Hülya Karabağlı/ANKARA
8 Ağustos tarihinden beri Tunceli’de olan CHP’li Hüseyin Aygün’ün PKK tarafından nasıl kaçırıldığına ilişkin ayrıntılar gelmeye başladı.
Ovacık’tan, beraberindekilerle Tunceli merkeze hareket eden Tunceli milletvekili Hüseyin Aygün’ün aracı Fırtına Veli Çeşmesi’nde, eli silahlı iki militan tarafından kesiliyor. Örgüt mensupları Aygün’e, “ Örgüt kararı kesin. Sizi götürmek zorundayız” diyor. Aygün, bu sözlere “ Bu ne saçmalıktır yol devam ediyoruz” deyince PKK’lılar silahlarını araç şoförüne ve danışmana çeviriyor. Aygün, bu kez, “ “ Bu çocukların kılına zarar gelmesin. Vuracaksanız beni vurun” diye bağırıyor. Ortam iyice geriliyor. “ Ben dersim Milletvekiliyim. Halk için buradayım” diyen Aygün’e, PKK’lılar , “ Biz, Türk kamuoyunun duyarsızlığına karşıyız” yanıtı veriyor.
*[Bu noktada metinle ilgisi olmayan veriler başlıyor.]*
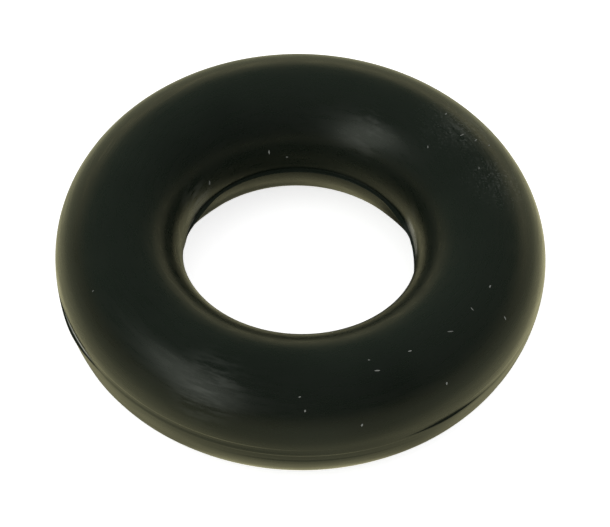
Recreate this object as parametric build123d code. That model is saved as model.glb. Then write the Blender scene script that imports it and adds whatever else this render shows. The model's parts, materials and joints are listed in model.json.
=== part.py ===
from build123d import *
import os

# A small moulded rubber sealing ring, lying flat. Millimetres, +Z up.
# The origin is the centre of the ring, in the plane where the two halves of its mould met.

# Driving dimensions, measured over the parting flash
bore_diameter = 4.5
cord_width = 2.5

# The flash is the thin band of rubber that the mould's joint leaves round the ring's waist
flash_proud = 0.015
flash_height = 0.14

# Sizes that follow from them
cord_centre_radius = (bore_diameter + cord_width) / 2
cord_radius = cord_width / 2 - flash_proud


def ring_section():
    """The cut face of the ring: a round cord with the flash band standing just out of both sides."""
    round_cord = Circle(cord_radius)
    flash_band = Rectangle(cord_width, flash_height)
    return Plane.XZ * Pos(cord_centre_radius, 0) * (round_cord + flash_band)


def o_ring():
    """The whole ring, swept once round the bore's axis as one solid."""
    return revolve(ring_section(), axis=Axis.Z)


os.makedirs("parts", exist_ok=True)
export_step(o_ring(), "parts/o_ring.step")
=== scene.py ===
import json
import math
import random
from collections import namedtuple

import bpy
from mathutils import Matrix, Vector
from mathutils.bvhtree import BVHTree


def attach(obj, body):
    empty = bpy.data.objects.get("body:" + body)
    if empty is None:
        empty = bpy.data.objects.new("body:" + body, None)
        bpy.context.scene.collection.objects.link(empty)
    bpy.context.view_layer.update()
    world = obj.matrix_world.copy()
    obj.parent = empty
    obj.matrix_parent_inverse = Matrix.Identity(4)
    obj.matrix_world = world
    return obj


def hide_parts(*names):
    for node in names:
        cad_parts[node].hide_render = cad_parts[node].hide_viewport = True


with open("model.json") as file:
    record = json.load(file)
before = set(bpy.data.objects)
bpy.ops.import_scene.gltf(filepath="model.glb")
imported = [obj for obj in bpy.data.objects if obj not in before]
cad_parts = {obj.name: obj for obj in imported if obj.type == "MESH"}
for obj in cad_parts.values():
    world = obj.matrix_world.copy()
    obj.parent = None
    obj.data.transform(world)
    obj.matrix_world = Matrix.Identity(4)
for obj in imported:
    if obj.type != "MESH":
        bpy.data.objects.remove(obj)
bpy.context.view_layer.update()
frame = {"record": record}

# Sizes are in metres, in the frame's own axes: +Z up, origin at the ring's centre
MM = 0.001

# The ring's own sizes. Its two mounts are measured over the flash.
FLASH_PROUD = 0.015 * MM
mounts = {mount["name"]: mount for mount in frame["record"]["mounts"]}
bore_radius = mounts["bore"]["dims"]["r_mm"] * MM
outside_radius = mounts["outside"]["dims"]["r_mm"] * MM
centre_radius = (bore_radius + outside_radius) / 2
cord_radius = (outside_radius - bore_radius) / 2 - FLASH_PROUD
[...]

İşte, kaçırılma anında geçen diyaloglar:
Hüseyin Aygün: Ben Dersim Milletvekiliyim. Halk için buradayım. Yanımdaki gençleri riske atıyorsunuz? Siz kimsiniz?
PKK: Örgüt kararıyla sizi götürmek zorundayız. Kesin emir budur. Emir uygulanacaktır. Lütfen zorluk çıkarmayın. Araçtan inin.
Aygün: Bu ne saçmalıktır. Yola devam ediyoruz
PKK(Şoföre silahı doğrultuyor): Araçtan inin Hüseyin Bey?
Aygün: Bu çocukların kılına zarar gelmesin. Vuracaksanız beni vurun? Hiçbir şekilde gelmiyorum.
PKK: Çok vakit kaybettik. Her an çatılma çıkabilir. Bu da, siz ve yanınızdakiler için sonucu hiç iyi olmaz? Zaman aleyhinize işliyor Hüseyin bey?
Aygün: Ben gelmeyeceğim?
PKK: Araçta, çatışmanın ortasında kalırsınız o zaman?
Aygün: Ben yanlış bir politika yapmıyorum? Halk için buradayım?
PKK: Biz, Türk kamuoyunun duyarsızlığına karşıyız?